The good thing about nitro cellulose is that it burns itself into each successive layer with it's solvent, this is great if your going for a full grain gloss finish to burnish as you won't be left with 'halos' - which is where the previous layer is revealed when you cut back prior to polishing with compound, this is a pain with AC lacquer as the cross linking cures it, and of course you can't burnish a precat if you want high gloss, so it wins out in that respect though it's less resistant to heat/water i believe. 

Sean


----------



## houtslager (10 Sep 2012)

Bar top lacquer is still available in the UK, Fiddes and also the Tottenham mob have,[ forgotten the name ] plus you can bring it up to a super gloss finish with a drop or too of pull over.

hth

K


----------



## mrpercysnodgrass (13 Sep 2012)

Art Deco furniture was French polished by hand, although spray polishing was being used in America it was not used here until the early 1950s. The polisher that I did my apprenticeship under worked in and around Bethnal Green and Hackney (which was the centre for furniture manufacture in London) from the 1930s through to the 1960s, he started working on Art Deco furniture when he was an apprentice. He told me a story of when he went off to do his National Service in 1950 to fight the Maw Maw. Just before he left he had heard of some workshops using this new spray polishing but had not seen it being done. When he came back from Kenya in 1952 he said there were hardly any workshops doing hand polishing, they had all gone over to spraying and he had to have a crash course in how to do it. As an aside, they had no extraction equipment but were given a pint of milk each per day to protect their lungs!
As to your second question, the "current equivalent nowadays" well it is still French Polishing!
Regards,

mrpercysnodgrass.


----------



## CHJ (13 Sep 2012)

Although my Father used shellac and French polish on the items he made all their mass produced furniture purchased in the 1930's in Birmingham (UK) was cellulose spray finished as far as I can determine, at least the remnants I have are not meths solvent and have a very thin, brittle, high gloss finish.


----------



## tomatwark (4 Mar 2013)

When I started my apprenticeship in the 1980's the guys who worked in the polishing shop were still given a pint of milk a day.

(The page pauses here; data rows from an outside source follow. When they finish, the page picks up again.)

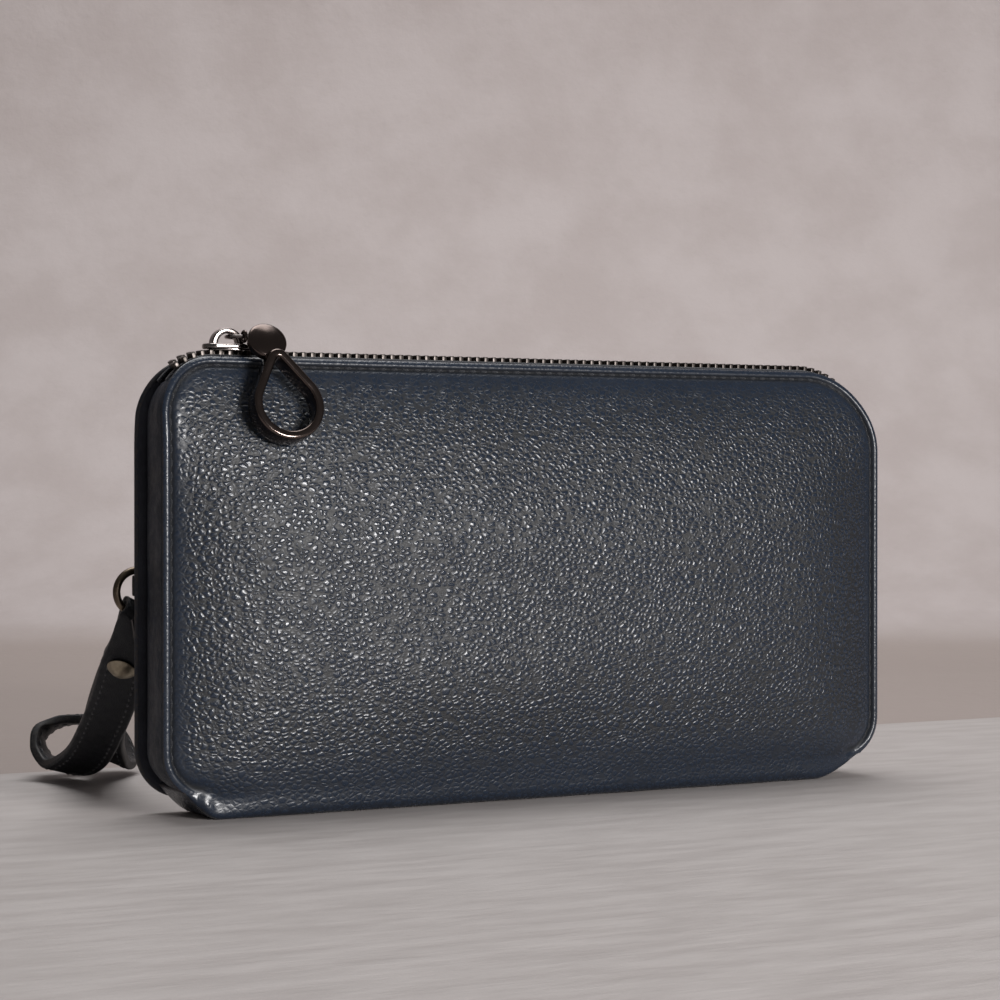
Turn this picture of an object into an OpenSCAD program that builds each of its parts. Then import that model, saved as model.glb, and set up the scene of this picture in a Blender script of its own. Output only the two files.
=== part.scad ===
// Long zip-top wallet with a wrist strap: padded front, gusseted ends, lined inside,
// card slots on the back wall and a zipped coin pocket in the middle.
// X runs along the wallet, Y towards its back, Z up. The bottom rests on Z = 0.

/* [Body] */
// Length over the stitched side edges
body_w = 198; // [180:1:210]
// Height of the leather panels
panel_h = 104.6; // [98:0.2:108]
// Distance from the panel's side edge plane to the middle plane
half_depth = 9.5; // [8.5:0.1:11]
// How far the padded front swells out
front_swell = 9; // [4:0.5:10]
// How far the back swells out
back_swell = 2.5; // [1:0.5:4]
// Radius of the panels' top corner at the strap end
left_r = 13.5; // [11:0.5:14]
// Thickness of the leather panels
leather_t = 1.4; // [1:0.1:1.8]

/* [Main zip] */
// Distance between two teeth of one row
tooth_pitch = 2.3; // [1.8:0.1:2.6]
// Length of one tooth along its row
tooth_l = 0.7; // [0.5:0.05:0.8]
// Radius of the zip at the far top corner
zip_r = 21; // [19:0.5:22]
// Radius of the zip at the strap end's top corner
zip_left_r = 13; // [12:0.5:14]
// Position of the closed slider along X
slider_x = -80; // [-80:1:-70]

/* [Pull] */
// Radius of the domed cap
cap_r = 4.6; // [4:0.1:5.5]
// Depth of the teardrop loop from front to back
loop_depth = 4; // [3:0.1:5]

/* [Strap] */
// Width of the wrist strap
strap_w = 11; // [9:0.5:13]
// Thickness of the wrist strap
strap_t = 2.4; // [1.8:0.1:2.8]

/* [Inside] */
// Thickness of lining cloth
lining_t = 0.5; // [0.3:0.1:0.8]
// Height of the coin pocket
coin_h = 79; // [60:1:82]
// How far each card slot stands above the one in front of it
slot_step = 12; // [8:1:14]

/* [Hidden] */
half_w = body_w / 2;
panel_z = 2.6;
zip_z = panel_h + 1.05;
zip_cx = half_w - 20;
zip_cz = zip_z - zip_r;
zip_sweep = 50.5;
zip_left_cx = half_w - 15;
zip_left_cz = zip_z - zip_left_r;
zip_left_sweep = 55;
tooth_h = 1.5;
tape_t = 0.6;
gusset_r = 10.5;
gusset_cx = half_w - gusset_r;
gusset_cz = 17;
gusset_top = 96.5;
foot_x = 80;
bar_x = -95.5;
bar_y = 13.5;
bar_z = 51;
wire_r = 0.9;
arch_z = 108.1;
link_z = 109.9;
coin_w = 156;
coin_y = 1;
flange_w = 3;

navy = [0.13, 0.16, 0.22];
dark = [0.07, 0.08, 0.11];
cloth = [0.42, 0.36, 0.3];
gunmetal = [0.25, 0.22, 0.2];
bronze = [0.36, 0.28, 0.2];
tape_col = [0.05, 0.06, 0.09];
foam_col = [0.85, 0.83, 0.78];

// Each strap row: centre point, width direction, width factor.
strap_rows = [
    [[-98.6, 17.4, 40], [0.86, -0.2, -0.45], 0.5],
    [[-96.2, 24.4, 33.4], [0.88, -0.25, -0.4], 0.95],
    [[-94.2, 36, 24.4], [0.89, -0.22, -0.41], 1],
    [[-92.6, 50, 15.4], [0.9, -0.16, -0.42], 1],
    [[-91.4, 63, 8.2], [0.91, -0.04, -0.4], 1],
    [[-91.6, 74, 4.4], [0.92, 0.12, -0.33], 1],
    [[-93, 81.5, 3.6], [0.77, 0.61, -0.21], 1],
    [[-95, 87, 6.4], [0.5, 0.86, -0.1], 1],
    [[-94.6, 90.4, 10.4], [0.5, 0.86, -0.09], 1],
    [[-90.4, 92, 13.2], [0.51, 0.86, -0.09], 1],
    [[-84.8, 92.6, 14.2], [0.51, 0.86, -0.09], 1],
    [[-79, 92.6, 13.6], [0.52, 0.85, -0.09], 1],
    [[-74.6, 91.8, 11.2], [0.6, 0.78, -0.1], 1],
    [[-73.2, 90.4, 7.6], [0.8, 0.55, -0.2], 1],
    [[-74.8, 87, 5], [0.93, 0.1, -0.3], 1],
    [[-79.6, 80.5, 5.6], [0.9, 0, -0.4], 1],
    [[-84.2, 72, 10.4], [0.9, 0, -0.42], 1],
    [[-87.2, 62, 16.2], [0.9, 0, -0.42], 1],
    [[-90, 50, 22.6], [0.9, -0.14, -0.42], 1],
    [[-92.8, 37, 28.8], [0.89, -0.22, -0.41], 1],
    [[-95, 25.6, 35.4], [0.88, -0.25, -0.4], 0.95],
    [[-96.8, 19.6, 42.6], [0.86, -0.2, -0.45], 0.5]
];

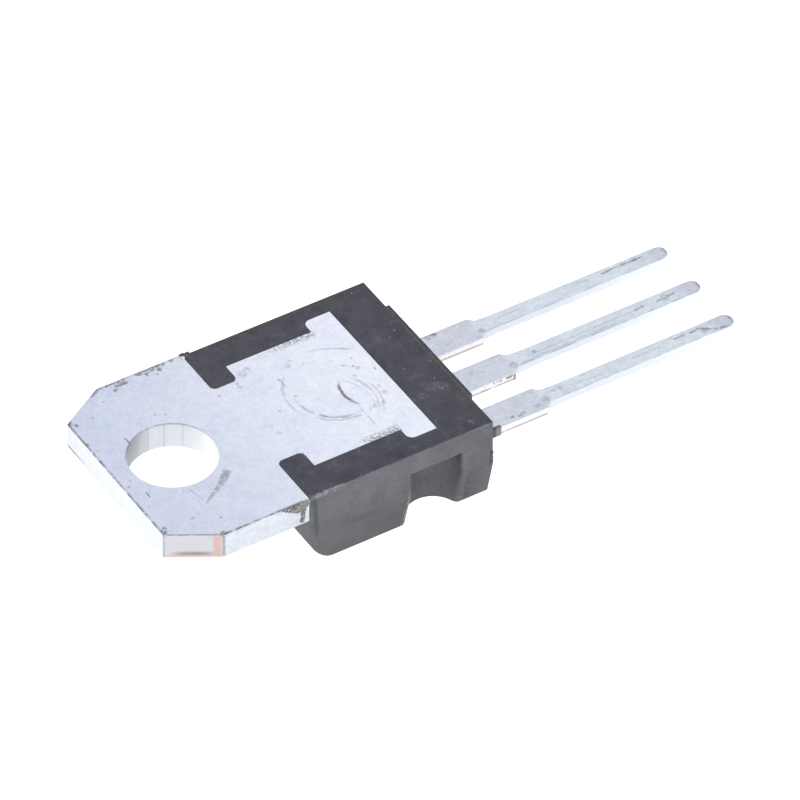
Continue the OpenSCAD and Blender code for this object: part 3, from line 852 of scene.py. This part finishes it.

We did have a spray booth.

Tom


----------



## MIGNAL (5 Mar 2013)

CHJ":qb0loyjk said:


> Although my Father used shellac and French polish on the items he made all their mass produced furniture purchased in the 1930's in Birmingham (UK) was cellulose spray finished as far as I can determine, at least the remnants I have are not meths solvent and have a very thin, brittle, high gloss finish.



Unfortunately that test cannot be used to determine whether a finish is Shellac/french polished. Over a long period of time (usually decades) certain Shellac finishes (certainly not all) can become insoluble to the usual solvent of alcohol.


----------